**Given exercise**: Reproduce each of the lines word for word.
***** Task inputs *****
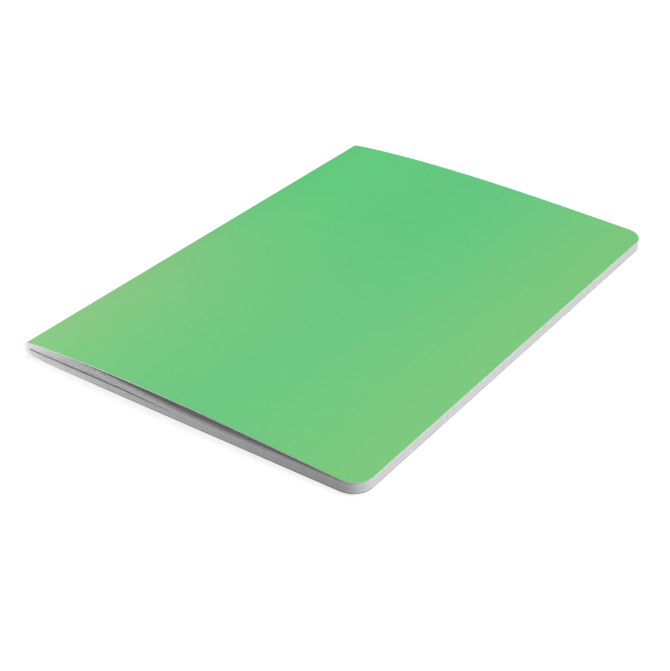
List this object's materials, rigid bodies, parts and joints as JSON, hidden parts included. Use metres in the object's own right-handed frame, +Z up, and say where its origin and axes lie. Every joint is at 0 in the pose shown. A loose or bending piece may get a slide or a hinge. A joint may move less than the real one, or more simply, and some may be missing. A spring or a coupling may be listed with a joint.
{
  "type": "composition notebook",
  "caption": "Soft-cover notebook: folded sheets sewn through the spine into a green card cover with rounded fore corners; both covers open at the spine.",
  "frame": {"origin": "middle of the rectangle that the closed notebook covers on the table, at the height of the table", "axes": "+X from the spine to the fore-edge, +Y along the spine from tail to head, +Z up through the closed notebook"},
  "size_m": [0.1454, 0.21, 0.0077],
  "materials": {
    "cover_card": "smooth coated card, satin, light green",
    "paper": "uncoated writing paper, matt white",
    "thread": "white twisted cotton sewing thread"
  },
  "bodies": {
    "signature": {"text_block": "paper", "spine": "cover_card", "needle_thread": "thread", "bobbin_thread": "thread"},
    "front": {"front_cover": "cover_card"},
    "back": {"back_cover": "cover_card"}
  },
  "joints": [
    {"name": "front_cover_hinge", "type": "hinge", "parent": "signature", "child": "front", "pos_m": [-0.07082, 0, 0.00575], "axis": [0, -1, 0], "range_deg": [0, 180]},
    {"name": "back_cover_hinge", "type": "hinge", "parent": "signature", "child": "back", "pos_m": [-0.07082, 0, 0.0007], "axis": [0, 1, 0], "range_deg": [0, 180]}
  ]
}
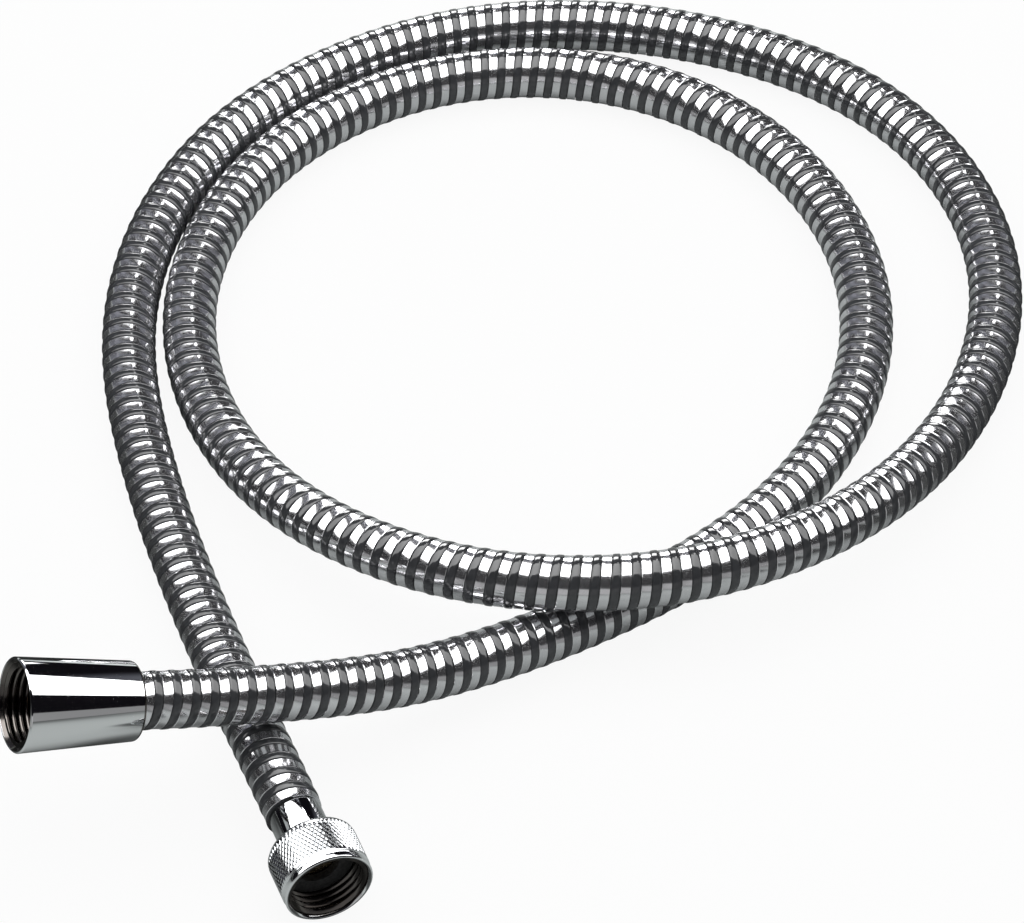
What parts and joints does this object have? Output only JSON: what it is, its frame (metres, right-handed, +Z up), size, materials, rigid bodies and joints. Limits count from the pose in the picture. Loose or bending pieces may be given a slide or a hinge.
*****
**Result of this task**:
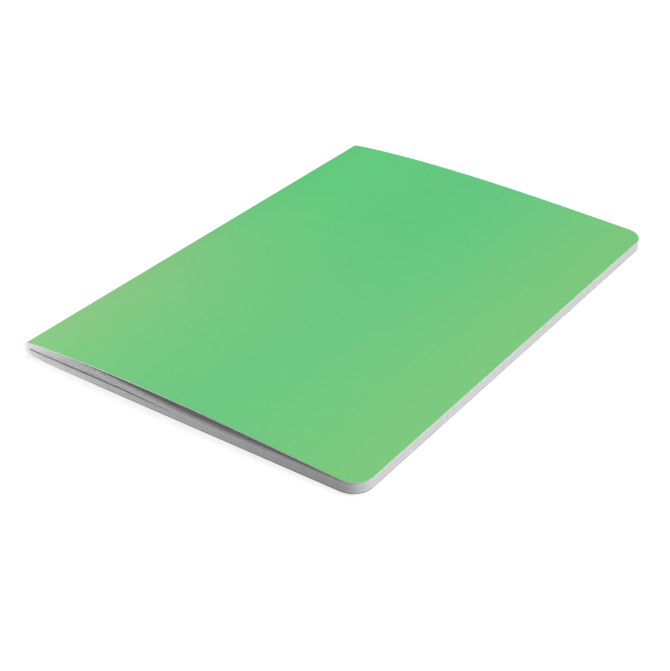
List this object's materials, rigid bodies, parts and joints as JSON, hidden parts included. Use metres in the object's own right-handed frame, +Z up, and say where its origin and axes lie. Every joint is at 0 in the pose shown. A loose or bending piece may get a slide or a hinge. A joint may move less than the real one, or more simply, and some may be missing. A spring or a coupling may be listed with a joint.
{
  "type": "composition notebook",
  "caption": "Soft-cover notebook: folded sheets sewn through the spine into a green card cover with rounded fore corners; both covers open at the spine.",
  "frame": {"origin": "middle of the rectangle that the closed notebook covers on the table, at the height of the table", "axes": "+X from the spine to the fore-edge, +Y along the spine from tail to head, +Z up through the closed notebook"},
  "size_m": [0.1454, 0.21, 0.0077],
  "materials": {
    "cover_card": "smooth coated card, satin, light green",
    "paper": "uncoated writing paper, matt white",
    "thread": "white twisted cotton sewing thread"
  },
  "bodies": {
    "signature": {"text_block": "paper", "spine": "cover_card", "needle_thread": "thread", "bobbin_thread": "thread"},
    "front": {"front_cover": "cover_card"},
    "back": {"back_cover": "cover_card"}
  },
  "joints": [
    {"name": "front_cover_hinge", "type": "hinge", "parent": "signature", "child": "front", "pos_m": [-0.07082, 0, 0.00575], "axis": [0, -1, 0], "range_deg": [0, 180]},
    {"name": "back_cover_hinge", "type": "hinge", "parent": "signature", "child": "back", "pos_m": [-0.07082, 0, 0.0007], "axis": [0, 1, 0], "range_deg": [0, 180]}
  ]
}
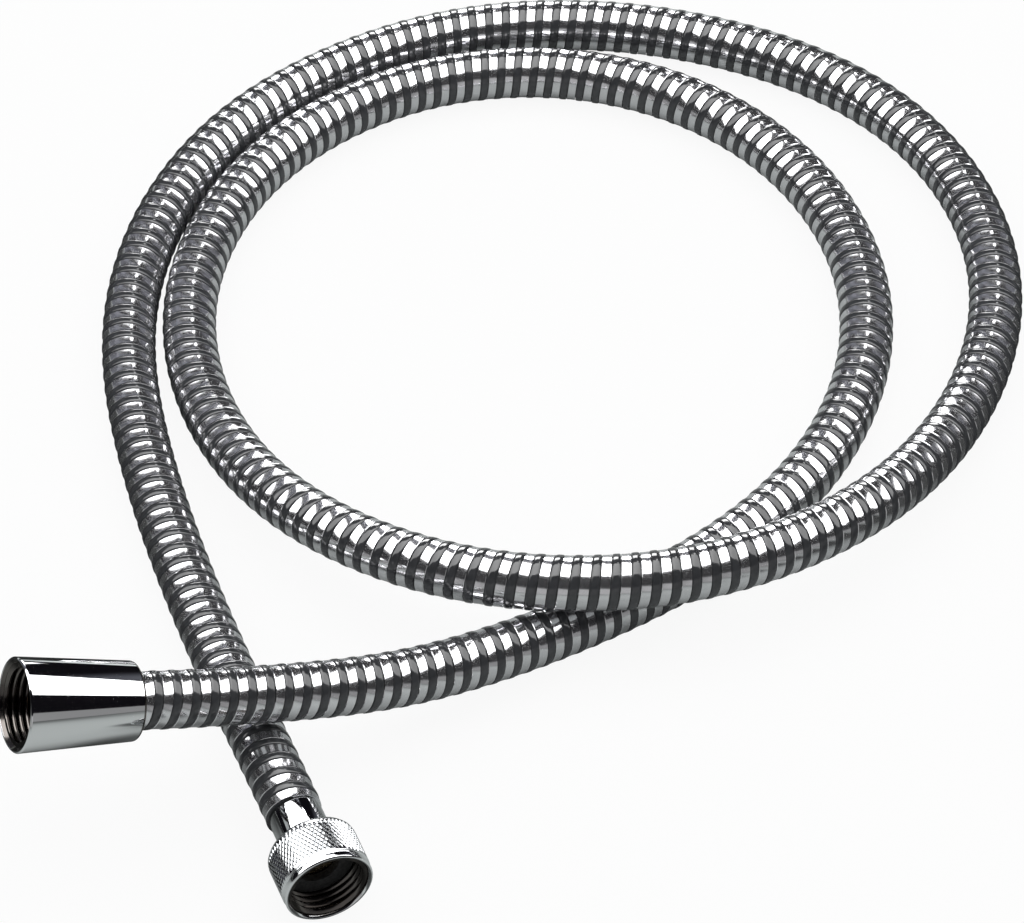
What parts and joints does this object have? Output only JSON: what it is, its frame (metres, right-handed, +Z up), size, materials, rigid bodies and joints. Limits count from the pose in the picture. Loose or bending pieces may be given a slide or a hinge.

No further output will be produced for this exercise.